EX-99 2 ex99-1_shareholderletter.htm SHAREHOLDER LETTER


 

 

July 15, 2009

 

<Name>

<Address>

<City>, <ST> <ZIP>

 

 

Dear Shareholder,

 

The Board of Directors of Cole Credit Property Trust II, Inc. (CCPT II) recently declared the daily distribution rate for the third quarter of 2009 to be $0.001712328 per share, paid on a monthly basis. This equates to an annualized distribution rate of 6.25% based on a purchase price of $10 per share. We are very pleased to be able to support a 6.25% distribution in light of the economic conditions of the past 18 months and the challenges faced by many businesses across the country.

 

At Cole, our highest priority is protecting and enhancing shareholder value.
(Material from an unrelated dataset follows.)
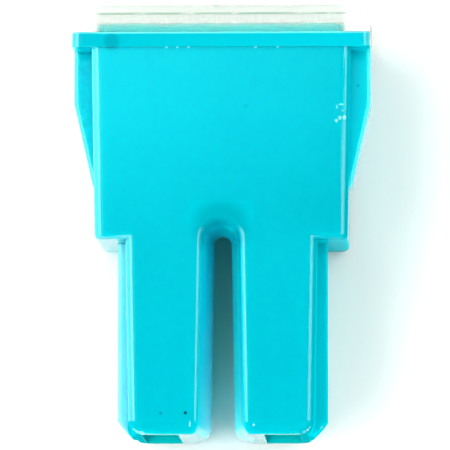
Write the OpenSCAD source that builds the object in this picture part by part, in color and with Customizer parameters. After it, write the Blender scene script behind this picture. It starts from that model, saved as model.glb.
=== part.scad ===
// Slow-blow fusible link with two female sockets, for 8 mm blade tabs.
// It lies on its back: X runs across the two legs, +Y runs from the leg ends to the clear
// cover, and +Z comes out of the front face. The origin is under the middle of the part.

/* [Blade sockets] */
// Distance between the centres of the two blades
blade_pitch = 9; // [8.8:0.1:10]
// Width of the male tab that a socket takes
blade_w = 8; // [7.5:0.1:9.5]
// Thickness of the male tab
blade_t = 0.8; // [0.7:0.05:0.9]
// Play between the tab's edges and the curls, on each side
blade_side_gap = 0.2; // [0.1:0.05:0.4]
// How much tighter than the tab each curl's lip sits
grip_bite = 0.05; // [0:0.01:0.1]
// Thickness of the terminals' sheet metal
sheet_t = 0.4; // [0.35:0.05:0.5]
// Length of the curled receptacle
receptacle_len = 11.6; // [10.5:0.1:12]
// Width of the flat neck above the receptacle
neck_w = 4.6; // [4:0.1:6]
// Height of the neck's top end above the leg ends
neck_top_v = 22; // [21.5:0.1:24]

/* [Back-up springs] */
// Thickness of the spring strip
spring_t = 0.25; // [0.2:0.05:0.3]
// Length of the spring along the receptacle
spring_len = 5; // [3:0.1:6]
// Height of the spring's lower end above the leg ends
spring_v = 4; // [3:0.1:5]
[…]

We believe it is important to pay income distributions from property rents rather than other sources such as investor capital or debt. Over the past six months, the occupancy rate of the CCPT II portfolio has fallen from 99% on December 31, 2008, to the current level of 94%, which remains among the highest in the industry. Accordingly, the adjustment from 7% to 6.25% not only accounts for the relatively minor decline in rental revenue we have experienced, but also allows the portfolio to withstand some additional vacancies without necessitating a further adjustment. Additionally, this rate will enable us to maintain appropriate cash reserves and better position the portfolio for a healthy program exit.

 

Our disciplined investment strategy focuses on building a diverse portfolio of properties leased to brand name, industry leading retailers. Almost all of our leases contractually obligate the corporate parent to pay rent to CCPT II, either through a direct lease or a corporate guarantee, unless they go out of business. The CCPT II portfolio has an average remaining lease-term of approximately 12 years and less than 4% of these leases are expiring within the next 3 years. This is important because we will not be faced with having to negotiate a significant number of new leases during a down economic cycle like so many REITs that are experiencing problems today.

 

We actively monitor the financial health of our tenants and do not anticipate a significant number of additional vacancies in the near term. We are seeking to re-lease the current vacant properties, and, given their quality and location, we anticipate that this will occur in a timely fashion.

 

The strength and success of this portfolio can be attributed to the extraordinary efforts of the investment management team we have working for you. They have been able to navigate through extremely challenging market conditions by underwriting and purchasing the highest quality properties, negotiating favorable lease terms, managing portfolio expenses and securing conservative long-term, fixed-rate financing. All of these efforts have contributed to what is most important – delivering solid, risk controlled, shareholder return over the long-term.

 

If you have any questions, we encourage you to speak with your financial advisor. Thank you again for the investment and trust you have placed with us.

 

Sincerely,


Christopher H. Cole

Chairman and CEO

 

Data as of June 29, 2009

 

This communication contains forward-looking statements relating to the business and financial outlook of Cole that are based on its management's current expectations, estimates, forecasts and projections and are not guarantees of future performance. Actual results may differ materially from those expressed in these forward-looking statements, and you should not place undue reliance on any such statements. A number of important factors could cause actual results to differ materially from the forward-looking statements contained in this communication. Forward-looking statements in this document speak only as of the date on which such statements were made, and we undertake no obligation to update any such statements that may become untrue because of subsequent events. We claim the safe harbor protection for forward-looking statements contained in the Private Securities Litigation Reform Act of 1995.